Die Antwort auf diesen deistischen Ansatz ist die Wiederentdeckung des Ostergeheimnisses. Es ist verständlich, dass der heilige Johannes Paul II. im Apostolischen Schreiben Vicesimus Quintus Annus bekräftigt hat: "Da der Tod Christi am Kreuz und seine Auferstehung das Zentrum des täglichen Lebens der Kirche und das Unterpfand ihres ewigen Osterfestes sind, hat die Liturgie die vorrangige Aufgabe, uns ständig auf den von Christus eröffneten Osterweg zu führen, auf dem wir akzeptieren zu sterben, um ins Leben einzugehen". Sonntag für Sonntag wächst die Gemeinschaft, die der Herr zusammengerufen hat, im Bewusstsein dieser Wirklichkeit, die uns mit Staunen erfüllt, oder versucht zumindest, dies zu tun.

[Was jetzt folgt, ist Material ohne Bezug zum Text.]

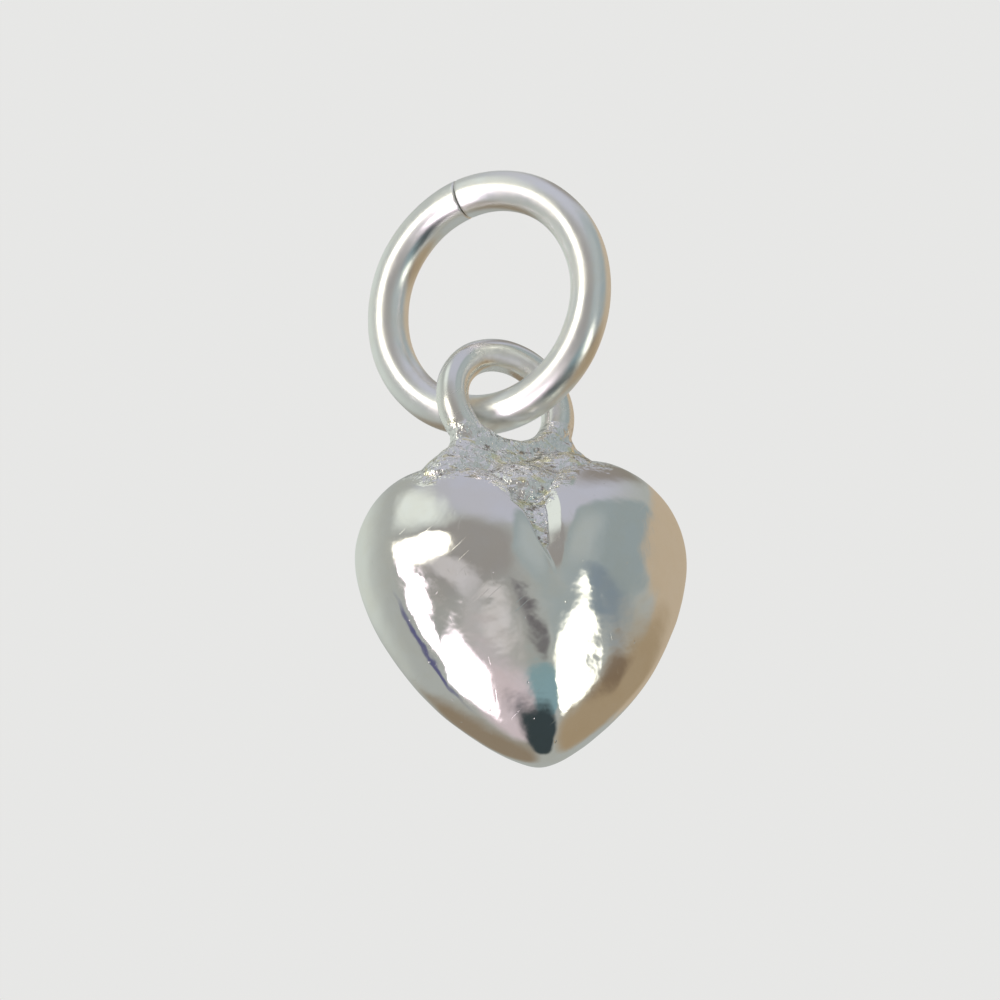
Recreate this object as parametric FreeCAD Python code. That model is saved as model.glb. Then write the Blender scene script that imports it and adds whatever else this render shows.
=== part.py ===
"""Puffy heart pendant: a fat cast heart, a round wire loop soldered into its cleft, and a plain jump ring.

Millimetres. The pendant hangs upright: +Z is up, the heart's front faces -Y and +X is to its right as it is seen.
The origin is the centre of the jump ring, which is where the pendant is hung.
"""
import FreeCAD, Part
from FreeCAD import Vector
from math import atan2, cos, degrees, exp, hypot, pi, radians, sin, sqrt
import os

os.makedirs("parts", exist_ok=True)

# Heart, seen from the front
heart_width = 7.4
heart_height = 6.96
lobe_spacing = 2.94
cleft_depth = 0.8
cleft_radius = 0.25
flank_radius = 6.0
tip_radius = 0.48

# Heart, front to back
heart_thickness = 4.55
belly_height = 4.4
crown_width = 5.25
crown_height = 4.65
keel_fade = 1.33
lobe_swell = 0.12
lobe_swell_reach = 1.5
crease_depth = 0.28
crease_half_width = 0.42
crease_end_height = 3.7
crease_fade = 1.5

# Jump ring
ring_outer_diameter = 6.0
ring_wire_diameter = 0.9
ring_turn = -40.3
ring_joint_gap = 0.04
ring_joint_angle = 97.0

# Wire loop soldered into the cleft
loop_wire_diameter = 0.72
loop_play = 0.94
loop_turn = 15.6
loop_lean = 9.3
solder_film = 0.08

# Where the jump ring lies in the loop, as shares of the play
ring_drop_share = 0.14
ring_side_share = 0.14

# Solder round the loop's foot
solder_top_share = 0.58
solder_collar = 0.03
solder_root = 0.4
solder_lap = 0.2
solder_flare_x = 0.8
solder_flare_height_x = 0.7
solder_flare_power_x = 2.0
solder_flare_y = 0.75
solder_flare_height_y = 1.4
solder_flare_power_y = 1.6
solder_dip = 0.12
solder_squareness = 3.0

# How finely the curved skins are drawn
tip_steps = 2
flank_steps = 4
shoulder_steps = 7
inner_lobe_steps = 4
cleft_steps = 2
dome_steps = 14
skin_sectors = 2
skin_bands = 4
solder_levels = 5
solder_stations = 16
slope_step = 1e-4

# Sizes that follow
half_thickness = heart_thickness / 2
lobe_x = lobe_spacing / 2
shoulder_radius = heart_width / 2 - lobe_x
shoulder_z = heart_height - shoulder_radius
inner_reach = (lobe_x ** 2 + cleft_depth ** 2) / (2 * cleft_depth)
inner_lobe_radius = inner_reach - cleft_radius
inner_lobe_z = heart_height - inner_lobe_radius
cleft_centre_z = heart_height - cleft_depth + cleft_radius

ring_wire_radius = ring_wire_diameter / 2
ring_radius = ring_outer_diameter / 2 - ring_wire_radius

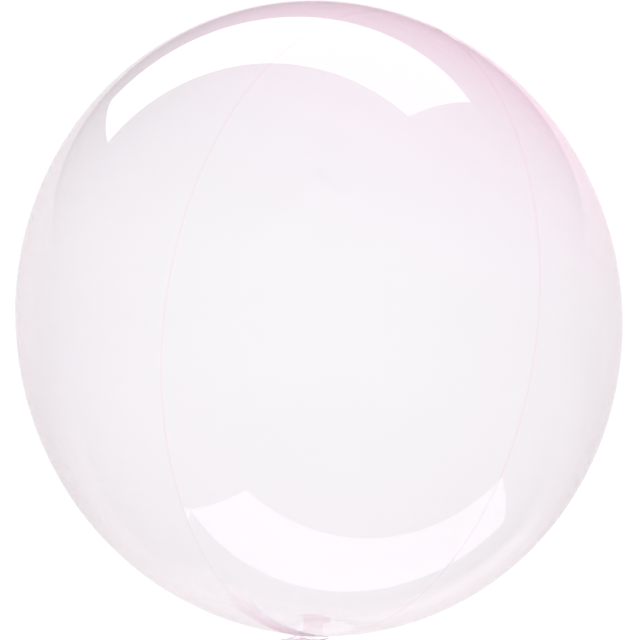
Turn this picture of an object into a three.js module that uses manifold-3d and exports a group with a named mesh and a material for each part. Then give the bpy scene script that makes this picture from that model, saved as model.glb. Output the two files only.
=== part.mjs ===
// Clear bubble balloon: one sealed envelope of two stretch film panels, welded on a great circle,
// with a flat filling neck that lies on the floor and a self-sealing valve sleeve in its mouth.
// Millimetres, +Z up, the front towards -Y. The origin is the point of the floor under the body's middle.
// Run with the npm packages three and manifold-3d.
import * as THREE from 'three';
import { mergeVertices } from 'three/addons/utils/BufferGeometryUtils.js';
import Module from 'manifold-3d';

// The inflated body is a ball that is slightly longer one way, as stretched film is
const BODY_WIDTH = 457;
const BODY_LENGTH = 480;
const LONG_AXIS_LEAN = 10.4; // degrees from upright, top towards -X
const REST_SPOT_RADIUS = 28; // where the film spreads on the floor

// The weld of the two panels, a great circle of the body
const SEAM_TURN = 37.8; // degrees about Z from +X to the seam plane's normal
const SEAM_DIP = 7.7; // degrees that the normal points below level
const SEAM_WIDTH = 2.4;
const SEAM_PROUD = 0.8;

// The filling neck grows out of the seam and is folded flat on the floor
const NECK_ANGLE = 7; // degrees along the seam from its lowest point to the neck, towards -Y
const NECK_LENGTH = 78;
const NECK_WIDTH = 22;
const MOUTH_WIDTH = 29;
const MOUTH_FLARE_LENGTH = 18;
const ROOT_WIDTH = 30;
const ROOT_THICKNESS = 6;
const ROOT_SINK = 7; // how far the gathered root reaches into the body
const ROOT_RUN = 16; // over which the gathers settle to the flat neck
const NECK_FILM = 0.35;
const NECK_WELD_WIDTH = 2.2;
const NECK_WELD_THICKNESS = 0.7;
const NECK_SHOULDER = 1.4; // run from the side weld up to the neck's full thickness

// The valve is a flat film sleeve between the neck's two layers
const VALVE_WIDTH = 15;
const VALVE_THICKNESS = 0.5;
const VALVE_HELD = 20; // length inside the mouth
const VALVE_SHOWN = 9; // length that stands out of the mouth
const VALVE_CORNER = 2.5;
const VALVE_CLEARANCE = 0.3;

// Mesh fineness
const BODY_SIDES = 60;
const BODY_RINGS = 30;
const NECK_STATIONS = 26;
const CORNER_STEPS = 4;

const UP = new THREE.Vector3(0, 0, 1);
const radians = THREE.MathUtils.degToRad;

const halfWidth = BODY_WIDTH / 2;
const halfLength = BODY_LENGTH / 2;
const lean = radians(LONG_AXIS_LEAN);
const halfHeight = Math.hypot(halfLength * Math.cos(lean), halfWidth * Math.sin(lean));
const spotDepth = halfHeight * (1 - Math.sqrt(1 - (REST_SPOT_RADIUS / halfWidth) ** 2));
const centreHeight = halfHeight - spotDepth;
const slotHeight = VALVE_THICKNESS + 2 * VALVE_CLEARANCE;
const neckThickness = slotHeight + 2 * NECK_FILM;

const wasm = await Module();
wasm.setup();

// A closed three.js geometry as a solid that can be joined and cut
function solidOf(geometry) {
  const bare = geometry.clone();
  bare.deleteAttribute('normal');
  bare.deleteAttribute('uv');
  const merged = mergeVertices(bare);
  return new wasm.Manifold(new wasm.Mesh({
    numProp: 3,
    vertProperties: new Float32Array(merged.getAttribute('position').array),
    triVerts: new Uint32Array(merged.getIndex().array),
  }));
}

// A solid as a three.js geometry
function geometryOf(solid) {
  const { vertProperties, triVerts } = solid.getMesh();
  const geometry = new THREE.BufferGeometry();
  geometry.setAttribute('position', new THREE.BufferAttribute(vertProperties, 3));
  geometry.setIndex(new THREE.BufferAttribute(triVerts, 1));
  geometry.computeVertexNormals();
  return geometry;
}

// Turns a unit ball into the body: longer along an axis that leans from upright
function bodyStretch() {
  const turn = new THREE.Matrix4().makeRotationY(-lean);
  return turn.clone()
    .multiply(new THREE.Matrix4().makeScale(halfWidth, halfWidth, halfLength))
    .multiply(turn.clone().invert())
    .premultiply(new THREE.Matrix4().makeTranslation(0, 0, centreHeight));
}

// The seam plane's normal, the direction of the seam's lowest point and the level direction
// along the seam there, all from the body's middle
function seamFrame() {
  const dip = radians(SEAM_DIP);
  const turn = radians(SEAM_TURN);
  const normal = new THREE.Vector3(
    Math.cos(dip) * Math.cos(turn), Math.cos(dip) * Math.sin(turn), -Math.sin(dip));
  const lowest = UP.clone().negate().projectOnPlane(normal).normalize();
  const along = lowest.clone().cross(normal).normalize();
  return { normal, lowest, along };
}

// The inflated body: a turned ball with the seam's weld standing out at its equator
function bodyGeometry(seam) {
  const weldRadius = 1 + SEAM_PROUD / halfWidth;
  const weldAngle = SEAM_WIDTH / 2 / halfWidth;
  const rings = Array.from({ length: BODY_RINGS + 1 }, (_, i) => Math.PI * (i / BODY_RINGS - 0.5));
  const panel = rings.filter((angle) => Math.abs(angle) > weldAngle);
  const profile = [...panel.map((angle) => [angle, 1]),
    [-weldAngle, 1], [-weldAngle / 2, weldRadius], [weldAngle / 2, weldRadius], [weldAngle, 1]]
    .sort((a, b) => a[0] - b[0])
    .map(([angle, radius]) => new THREE.Vector2(radius * Math.cos(angle), radius * Math.sin(angle)));
  profile[0].x = 0;
  profile[profile.length - 1].x = 0;
  const ball = new THREE.LatheGeometry(profile, BODY_SIDES);
  const toSeam = new THREE.Quaternion().setFromUnitVectors(new THREE.Vector3(0, 1, 0), seam.normal);
  return ball.applyQuaternion(toSeam).applyMatrix4(bodyStretch());
}

// Half of a flattened tube's outline, from its welded edge at +width/2 over the top to the other edge
function tubeOutline(width, thickness, weldThickness) {
  const edge = width / 2;
  const weld = edge - NECK_WELD_WIDTH;
  const crown = weld - NECK_SHOULDER;
  const top = [[edge, weldThickness / 2], [weld, weldThickness / 2], [crown, thickness / 2]];
  const over = [...top, ...top.map(([w, t]) => [-w, t]).reverse()];
  return [...over, ...over.map(([w, t]) => [-w, -t])];
}

// A closed skin over outlines that stand at stations along the neck
function loft(stations) {
  const count = stations[0].outline.length;
  const points = [];
  const faces = [];
  for (const { centre, across, up, outline } of stations) {
    for (const [w, t] of outline) {
      points.push(centre.clone().addScaledVector(across, w).addScaledVector(up, t));
    }
  }
  const ring = (station, corner) => station * count + (corner % count);
  for (let station = 0; station < stations.length - 1; station += 1) {
    for (let corner = 0; corner < count; corner += 1) {
      const [a, b] = [ring(station, corner), ring(station, corner + 1)];
      const [c, d] = [ring(station + 1, corner + 1), ring(station + 1, corner)];
      faces.push(a, b, c, a, c, d);
    }
  }
  const last = stations.length - 1;
  const startMiddle = points.push(stations[0].centre) - 1;
  const endMiddle = points.push(stations[last].centre) - 1;
  for (let corner = 0; corner < count; corner += 1) {
    faces.push(startMiddle, ring(0, corner + 1), ring(0, corner));
    faces.push(endMiddle, ring(last, corner), ring(last, corner + 1));
  }
  return new THREE.BufferGeometry().setFromPoints(points).setIndex(faces);
}

// Where the neck leaves the seam, and the level directions across and along the folded neck
function neckFrame(seam) {
  const angle = radians(NECK_ANGLE);
  const root = seam.lowest.clone().multiplyScalar(Math.cos(angle))
    .addScaledVector(seam.along, Math.sin(angle))
    .applyMatrix4(bodyStretch());
  const across = seam.along;
  const along = new THREE.Vector3(across.y, -across.x, 0);
  return { root, across, along };
}

// The neck from inside the body to the mouth: gathered at its root, flat on the floor, flared at the mouth
function neckGeometry({ root, across, along }) {
  const restHeight = neckThickness / 2;
  const rootHeight = Math.max(root.z, ROOT_THICKNESS / 2);
  const { smoothstep, lerp } = THREE.MathUtils;
  const centreAt = (run) => {
    const settled = smoothstep(run, -ROOT_SINK, ROOT_RUN);
    return new THREE.Vector3(root.x, root.y, 0)
      .addScaledVector(along, run)
      .addScaledVector(UP, lerp(rootHeight, restHeight, settled));
  };
  const stations = Array.from({ length: NECK_STATIONS + 1 }, (_, i) => {
    const run = lerp(-ROOT_SINK, NECK_LENGTH, i / NECK_STATIONS);
    const settled = smoothstep(run, -ROOT_SINK, ROOT_RUN);
    const flared = smoothstep(run, NECK_LENGTH - MOUTH_FLARE_LENGTH, NECK_LENGTH);
    const width = lerp(lerp(ROOT_WIDTH, NECK_WIDTH, settled), MOUTH_WIDTH, flared);
    const thickness = lerp(ROOT_THICKNESS, neckThickness, settled);
    const weld = lerp(ROOT_THICKNESS / 2, NECK_WELD_THICKNESS, settled);
    return { centre: centreAt(run), across, up: UP, outline: tubeOutline(width, thickness, weld) };
  });
  return loft(stations);
}

// The turn about Z that brings +X to the neck's direction
function neckTurn(neck) {
  return Math.atan2(neck.along.y, neck.along.x);
}

// The slot between the neck's layers that the valve sleeve lies in, open at the mouth
function slotGeometry(neck) {
  const depth = VALVE_HELD + VALVE_CLEARANCE;
  const past = VALVE_SHOWN;
  const centre = neck.root.clone().setZ(neckThickness / 2)
    .addScaledVector(neck.along, NECK_LENGTH + (past - depth) / 2);
  return new THREE.BoxGeometry(depth + past, VALVE_WIDTH + 2 * VALVE_CLEARANCE, slotHeight)
    .rotateZ(neckTurn(neck))
    .translate(centre.x, centre.y, centre.z);
}

// Everything below the floor, which the film's resting spot is cut flat by
function floorGeometry() {
  const side = 2 * BODY_LENGTH;
  return new THREE.BoxGeometry(side, side, side).translate(0, 0, -side / 2);
}

// The sealed envelope: body, seam and neck are the same two panels
function envelope(seam, neck) {
  const film = new THREE.MeshStandardMaterial({
    color: 0xfbeaf2, roughness: 0.05, metalness: 0, transparent: true, opacity: 0.35,
  });
  const shape = solidOf(bodyGeometry(seam))
    .add(solidOf(neckGeometry(neck)))
    .subtract(solidOf(floorGeometry()))
    .subtract(solidOf(slotGeometry(neck)));
  const mesh = new THREE.Mesh(geometryOf(shape), film);
  mesh.name = 'envelope';
  return mesh;
}

// The valve sleeve's outline from its held end at x = 0, with round corners at the end that shows
function valveShape() {
  const length = VALVE_HELD + VALVE_SHOWN;
  const half = VALVE_WIDTH / 2;
  const shape = new THREE.Shape();
  shape.moveTo(0, -half);
  shape.lineTo(length - VALVE_CORNER, -half);
  shape.absarc(length - VALVE_CORNER, VALVE_CORNER - half, VALVE_CORNER, -Math.PI / 2, 0, false);
  shape.absarc(length - VALVE_CORNER, half - VALVE_CORNER, VALVE_CORNER, 0, Math.PI / 2, false);
  shape.lineTo(0, half);
  shape.closePath();
  return shape;
}

// The valve sleeve, lying in the slot and standing out of the mouth
function valveSleeve(neck) {
  const film = new THREE.MeshStandardMaterial({ color: 0xf3d3e2, roughness: 0.25, metalness: 0 });
  const geometry = new THREE.ExtrudeGeometry(valveShape(), {
    depth: VALVE_THICKNESS, bevelEnabled: false, curveSegments: CORNER_STEPS,
  });
  const mesh = new THREE.Mesh(geometry, film);
  mesh.name = 'valve_sleeve';
  mesh.position.copy(neck.root).addScaledVector(neck.along, NECK_LENGTH - VALVE_HELD)
    .setZ((neckThickness - VALVE_THICKNESS) / 2);
  mesh.rotation.z = neckTurn(neck);
  return mesh;
}

const seam = seamFrame();
const neck = neckFrame(seam);
const group = new THREE.Group();
group.name = 'clear_bubble_balloon';
group.add(envelope(seam, neck), valveSleeve(neck));

export default group;
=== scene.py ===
"""Looks of the clear bubble balloon, in metres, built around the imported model."""

from __future__ import annotations

import logging
import math
from dataclasses import dataclass, field
from enum import Enum
from typing import Any, Callable

import bpy
from mathutils import Matrix, Vector


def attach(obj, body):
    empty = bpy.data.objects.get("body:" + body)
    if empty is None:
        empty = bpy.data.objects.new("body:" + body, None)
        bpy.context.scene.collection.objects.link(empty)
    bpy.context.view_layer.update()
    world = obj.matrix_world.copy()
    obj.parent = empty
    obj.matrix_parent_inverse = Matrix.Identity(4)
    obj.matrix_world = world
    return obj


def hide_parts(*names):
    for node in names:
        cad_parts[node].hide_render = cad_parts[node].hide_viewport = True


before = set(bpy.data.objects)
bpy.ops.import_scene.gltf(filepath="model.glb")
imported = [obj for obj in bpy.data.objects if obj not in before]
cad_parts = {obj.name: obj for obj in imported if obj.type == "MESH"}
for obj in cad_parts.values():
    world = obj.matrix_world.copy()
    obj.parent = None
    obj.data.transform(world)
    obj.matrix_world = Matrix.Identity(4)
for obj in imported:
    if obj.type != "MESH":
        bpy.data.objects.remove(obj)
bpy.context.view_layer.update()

log = logging.getLogger("bubble_balloon")

MM = 0.001
PHOTO_SIDE_PX = 640
SHARP_ANGLE = math.radians(40)
UP = Vector((0, 0, 1))
FULL = 1.0

# The sRGB standard's curve from a stored colour to a linear one.
BYTE = 255
TOE_END, TOE_SLOPE = 0.04045, 12.92
CURVE_OFFSET, CURVE_POWER = 0.055, 2.4


class MeshPart(Enum):
    """The parts of a mesh that can be selected, by Blender's names."""

    VERTICES = "VERT"
    EDGES = "EDGE"
    FACES = "FACE"


def linear(hex_colour: str) -> tuple[float, float, float, float]:
    """Turns an sRGB colour into the linear one that shaders take.

    Args:
        hex_colour: six hex digits, such as "F6F1F5".

    Returns:
        Linear red, green and blue, and an alpha of 1.
    """
    channels = (int(hex_colour[i:i + 2], 16) / BYTE for i in (0, 2, 4))
    red, green, blue = (
        c / TOE_SLOPE if c <= TOE_END else ((c + CURVE_OFFSET) / (1 + CURVE_OFFSET)) ** CURVE_POWER
        for c in channels
    )
    return red, green, blue, FULL


def one_of_stack(hex_colour: str, layers: int) -> tuple[float, float, float, float]:
    """The colour of one clear layer, from the colour seen through a stack of them."""
    red, green, blue, _ = (c ** (1 / layers) for c in linear(hex_colour))
    return red, green, blue, FULL


def smoothstep(value: float, low: float, high: float) -> float:
    """Eases from 0 at low to 1 at high."""
    t = min(max((value - low) / (high - low), 0), 1)
    return t * t * (3 - 2 * t)


def lerp(start: float, end: float, share: float) -> float:
    """The value that lies a share of the way from start to end."""
    return start + (end - start) * share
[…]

Und da wir uns auf die heiligsten Tage des Jahres vorbereiten, die zur Feier der Auferstehung des Herrn führen, sollten wir den Weg nicht zu schnell zurücklegen. "Vergessen wir nicht etwas sehr Einfaches, das uns vielleicht manchmal entgeht: Wir können nicht an der Auferstehung unseres Herrn teilhaben, wenn wir uns nicht mit seinem Leiden und Sterben vereinen" (Josemaría). Folgen wir daher dem Rat von Papst Franziskus: "Beschränken wir uns in diesen Tagen des Heiligen Triduums nicht darauf, der Passion unseres Herrn zu gedenken, sondern lassen wir uns auf das Geheimnis ein, machen wir uns seine Empfindungen, seine Haltungen zu eigen, wie der Apostel Paulus uns auffordert: 'Habt untereinander die Gesinnung, die Christus Jesus eigen ist' (Phil 2,5). Dann wird unser Ostern ein 'frohes Ostern' sein".